- **The task**: Copy out, unchanged, every line from the start of the records to the line that contains "material, and short", and stop there.

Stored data

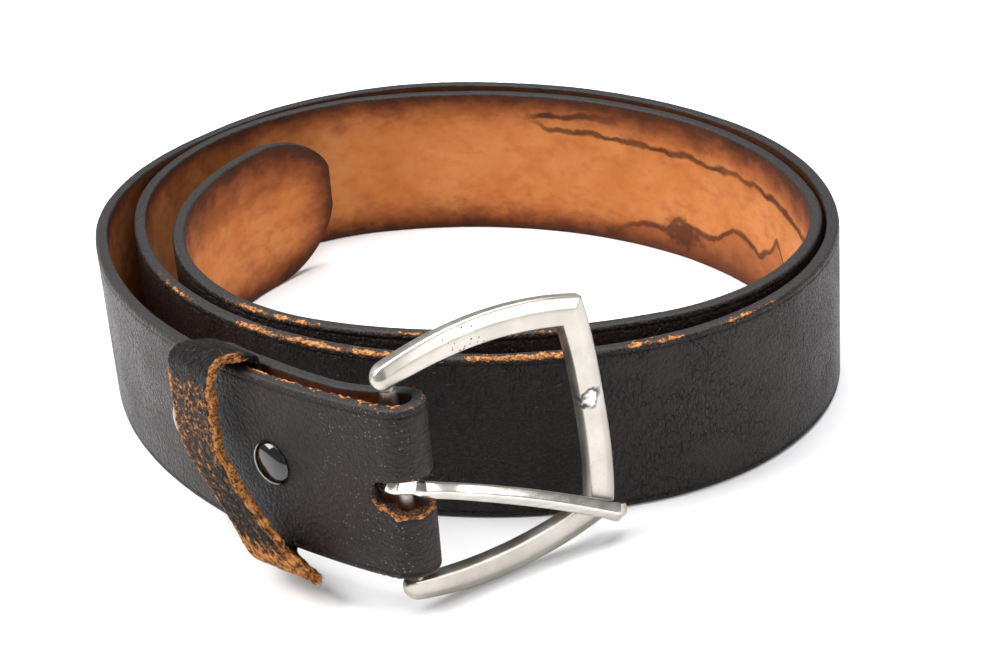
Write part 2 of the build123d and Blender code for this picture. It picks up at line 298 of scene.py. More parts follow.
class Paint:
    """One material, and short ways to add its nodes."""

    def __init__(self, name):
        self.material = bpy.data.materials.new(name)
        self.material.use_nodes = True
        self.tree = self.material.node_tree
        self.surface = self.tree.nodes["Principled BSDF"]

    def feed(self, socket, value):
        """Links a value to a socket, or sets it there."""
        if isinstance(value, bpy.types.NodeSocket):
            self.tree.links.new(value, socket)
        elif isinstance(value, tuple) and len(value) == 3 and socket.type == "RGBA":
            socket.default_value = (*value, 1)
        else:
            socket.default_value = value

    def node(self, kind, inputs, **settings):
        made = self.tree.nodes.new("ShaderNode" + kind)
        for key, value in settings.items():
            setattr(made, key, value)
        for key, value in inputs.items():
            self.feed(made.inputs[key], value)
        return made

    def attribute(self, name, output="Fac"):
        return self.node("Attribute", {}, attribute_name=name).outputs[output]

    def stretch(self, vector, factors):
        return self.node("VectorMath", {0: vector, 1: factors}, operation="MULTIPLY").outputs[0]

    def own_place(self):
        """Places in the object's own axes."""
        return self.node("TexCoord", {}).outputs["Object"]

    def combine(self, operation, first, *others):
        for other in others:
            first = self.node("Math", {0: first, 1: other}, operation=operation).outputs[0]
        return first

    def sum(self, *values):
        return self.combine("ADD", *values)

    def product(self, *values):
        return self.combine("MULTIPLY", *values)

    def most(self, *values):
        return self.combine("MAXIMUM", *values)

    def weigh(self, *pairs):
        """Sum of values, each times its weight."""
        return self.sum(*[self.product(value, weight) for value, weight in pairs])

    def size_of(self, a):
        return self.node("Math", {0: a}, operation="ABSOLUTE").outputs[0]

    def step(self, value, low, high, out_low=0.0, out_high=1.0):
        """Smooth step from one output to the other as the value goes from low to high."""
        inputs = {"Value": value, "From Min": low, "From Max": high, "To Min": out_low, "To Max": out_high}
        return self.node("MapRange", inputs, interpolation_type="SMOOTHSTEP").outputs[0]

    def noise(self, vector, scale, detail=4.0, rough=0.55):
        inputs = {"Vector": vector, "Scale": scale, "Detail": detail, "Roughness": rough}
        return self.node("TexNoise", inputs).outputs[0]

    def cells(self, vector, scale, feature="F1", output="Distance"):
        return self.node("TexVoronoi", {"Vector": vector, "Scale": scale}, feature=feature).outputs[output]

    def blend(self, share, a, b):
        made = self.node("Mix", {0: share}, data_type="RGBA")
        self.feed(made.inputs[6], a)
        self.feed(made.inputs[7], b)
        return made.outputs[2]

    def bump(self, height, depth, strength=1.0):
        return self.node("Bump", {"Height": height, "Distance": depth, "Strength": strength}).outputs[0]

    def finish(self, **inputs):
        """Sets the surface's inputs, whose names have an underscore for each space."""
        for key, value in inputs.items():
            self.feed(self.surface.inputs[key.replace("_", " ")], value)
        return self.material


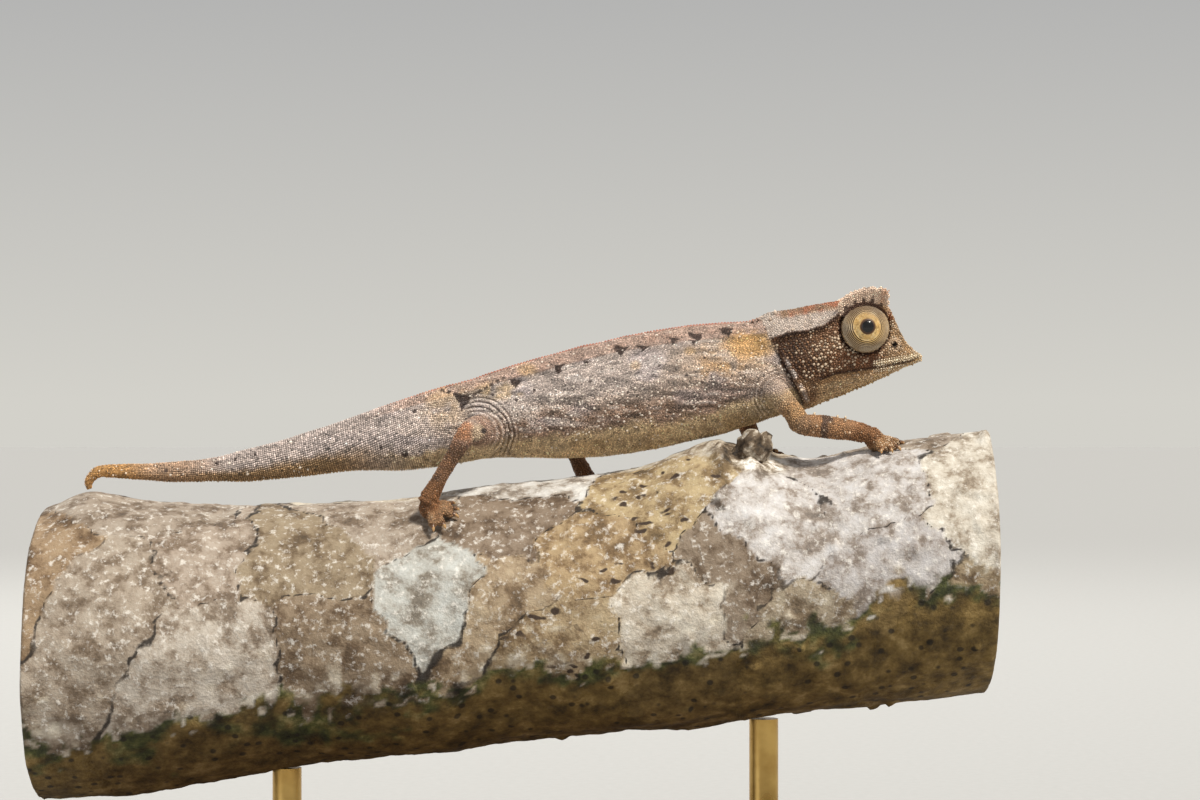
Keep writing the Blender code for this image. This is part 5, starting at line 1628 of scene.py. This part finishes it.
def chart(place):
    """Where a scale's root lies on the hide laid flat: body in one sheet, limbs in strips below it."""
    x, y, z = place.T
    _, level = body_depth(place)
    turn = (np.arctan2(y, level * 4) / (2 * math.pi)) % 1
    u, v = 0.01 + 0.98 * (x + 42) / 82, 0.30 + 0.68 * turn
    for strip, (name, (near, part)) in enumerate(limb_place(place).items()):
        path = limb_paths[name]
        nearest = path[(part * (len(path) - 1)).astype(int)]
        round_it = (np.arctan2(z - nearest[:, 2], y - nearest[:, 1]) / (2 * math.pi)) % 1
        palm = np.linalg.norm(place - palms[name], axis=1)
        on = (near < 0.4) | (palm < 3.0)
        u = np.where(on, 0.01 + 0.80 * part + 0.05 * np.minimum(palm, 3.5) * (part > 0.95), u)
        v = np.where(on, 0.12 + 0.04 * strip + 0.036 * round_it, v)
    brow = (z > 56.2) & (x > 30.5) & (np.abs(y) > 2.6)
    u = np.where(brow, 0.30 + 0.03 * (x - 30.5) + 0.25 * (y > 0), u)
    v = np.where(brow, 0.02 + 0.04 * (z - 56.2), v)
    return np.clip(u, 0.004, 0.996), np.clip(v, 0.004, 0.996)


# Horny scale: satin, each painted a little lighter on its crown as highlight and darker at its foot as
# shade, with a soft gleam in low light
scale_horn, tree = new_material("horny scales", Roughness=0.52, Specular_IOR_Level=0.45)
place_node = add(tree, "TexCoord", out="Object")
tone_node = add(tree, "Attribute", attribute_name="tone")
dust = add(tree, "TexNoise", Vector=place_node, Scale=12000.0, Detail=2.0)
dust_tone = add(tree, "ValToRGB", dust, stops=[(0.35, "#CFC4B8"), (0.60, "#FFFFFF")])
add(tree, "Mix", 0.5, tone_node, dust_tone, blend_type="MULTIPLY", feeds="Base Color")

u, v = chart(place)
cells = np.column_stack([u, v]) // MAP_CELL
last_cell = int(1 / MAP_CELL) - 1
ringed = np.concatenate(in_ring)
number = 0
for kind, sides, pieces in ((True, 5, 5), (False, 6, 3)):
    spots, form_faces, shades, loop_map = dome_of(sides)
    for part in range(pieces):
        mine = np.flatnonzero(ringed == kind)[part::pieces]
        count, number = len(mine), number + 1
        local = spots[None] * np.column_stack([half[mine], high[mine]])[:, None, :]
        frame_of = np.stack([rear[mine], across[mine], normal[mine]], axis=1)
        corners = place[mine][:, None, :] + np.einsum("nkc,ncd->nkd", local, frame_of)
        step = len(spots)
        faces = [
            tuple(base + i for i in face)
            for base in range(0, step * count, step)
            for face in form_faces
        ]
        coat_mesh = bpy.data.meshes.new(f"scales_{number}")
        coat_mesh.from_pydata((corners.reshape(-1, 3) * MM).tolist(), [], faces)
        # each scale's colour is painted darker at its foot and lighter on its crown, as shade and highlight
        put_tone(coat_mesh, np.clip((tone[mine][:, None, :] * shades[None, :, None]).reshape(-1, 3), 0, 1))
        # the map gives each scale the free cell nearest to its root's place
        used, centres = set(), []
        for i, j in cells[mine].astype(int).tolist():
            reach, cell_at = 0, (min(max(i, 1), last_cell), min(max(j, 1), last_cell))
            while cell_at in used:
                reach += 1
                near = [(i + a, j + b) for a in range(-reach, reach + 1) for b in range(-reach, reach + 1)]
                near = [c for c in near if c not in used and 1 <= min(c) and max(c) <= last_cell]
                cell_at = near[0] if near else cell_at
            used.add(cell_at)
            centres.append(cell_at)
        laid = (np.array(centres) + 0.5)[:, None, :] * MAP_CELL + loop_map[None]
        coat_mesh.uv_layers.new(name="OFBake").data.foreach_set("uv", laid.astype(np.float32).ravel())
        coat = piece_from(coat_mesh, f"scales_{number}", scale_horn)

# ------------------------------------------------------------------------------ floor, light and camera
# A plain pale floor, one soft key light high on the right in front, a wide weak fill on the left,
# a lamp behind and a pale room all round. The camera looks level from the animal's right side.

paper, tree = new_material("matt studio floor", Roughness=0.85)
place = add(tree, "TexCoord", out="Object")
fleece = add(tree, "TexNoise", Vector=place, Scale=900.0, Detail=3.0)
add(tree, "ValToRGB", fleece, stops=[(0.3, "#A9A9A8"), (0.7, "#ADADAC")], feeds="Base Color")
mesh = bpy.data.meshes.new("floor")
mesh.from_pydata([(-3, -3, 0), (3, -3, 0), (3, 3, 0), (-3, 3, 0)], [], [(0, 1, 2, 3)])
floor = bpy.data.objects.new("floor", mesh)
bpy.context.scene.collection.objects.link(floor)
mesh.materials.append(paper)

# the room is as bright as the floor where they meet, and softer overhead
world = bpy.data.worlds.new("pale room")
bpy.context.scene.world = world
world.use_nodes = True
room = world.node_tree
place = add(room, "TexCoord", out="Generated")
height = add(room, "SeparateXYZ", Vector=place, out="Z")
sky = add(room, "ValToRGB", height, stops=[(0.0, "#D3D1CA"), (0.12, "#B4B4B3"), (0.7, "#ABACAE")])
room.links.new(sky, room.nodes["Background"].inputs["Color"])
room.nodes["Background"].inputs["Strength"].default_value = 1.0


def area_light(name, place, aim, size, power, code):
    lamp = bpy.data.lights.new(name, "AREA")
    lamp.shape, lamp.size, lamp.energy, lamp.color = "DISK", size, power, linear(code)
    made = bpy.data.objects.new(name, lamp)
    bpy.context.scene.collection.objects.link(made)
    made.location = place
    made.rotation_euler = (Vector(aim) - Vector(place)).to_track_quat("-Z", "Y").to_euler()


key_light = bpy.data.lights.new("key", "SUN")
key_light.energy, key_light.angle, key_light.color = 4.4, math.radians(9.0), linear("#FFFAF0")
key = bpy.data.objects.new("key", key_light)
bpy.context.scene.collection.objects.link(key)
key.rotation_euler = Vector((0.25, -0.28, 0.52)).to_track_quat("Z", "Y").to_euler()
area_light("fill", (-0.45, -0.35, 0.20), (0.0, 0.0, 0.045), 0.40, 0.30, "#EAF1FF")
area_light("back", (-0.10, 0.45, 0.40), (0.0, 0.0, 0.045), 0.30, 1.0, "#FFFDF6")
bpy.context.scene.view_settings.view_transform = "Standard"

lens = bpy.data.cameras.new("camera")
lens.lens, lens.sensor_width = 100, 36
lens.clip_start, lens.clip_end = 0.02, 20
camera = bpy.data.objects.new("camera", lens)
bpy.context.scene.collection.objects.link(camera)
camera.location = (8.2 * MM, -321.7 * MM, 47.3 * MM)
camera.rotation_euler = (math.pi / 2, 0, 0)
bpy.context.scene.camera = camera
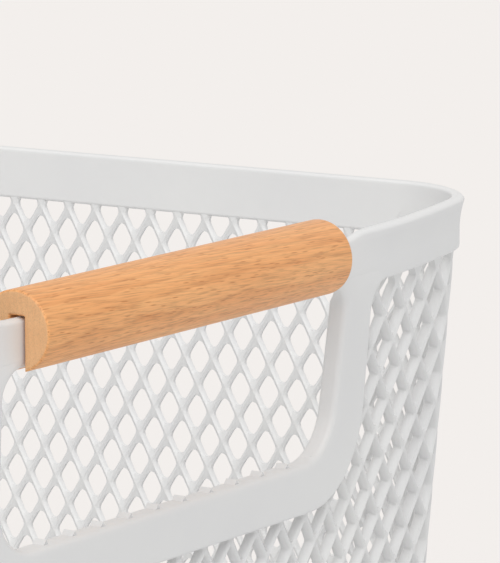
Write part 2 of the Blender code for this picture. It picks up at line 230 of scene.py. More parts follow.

- **The response**:
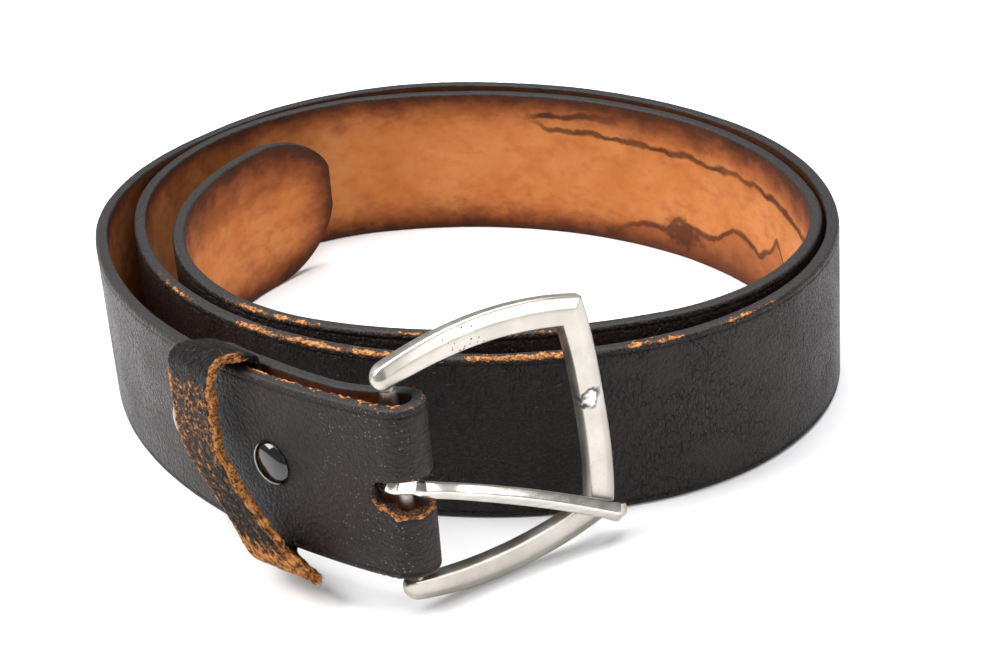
Write part 2 of the build123d and Blender code for this picture. It picks up at line 298 of scene.py. More parts follow.
class Paint:
    """One material, and short ways to add its nodes."""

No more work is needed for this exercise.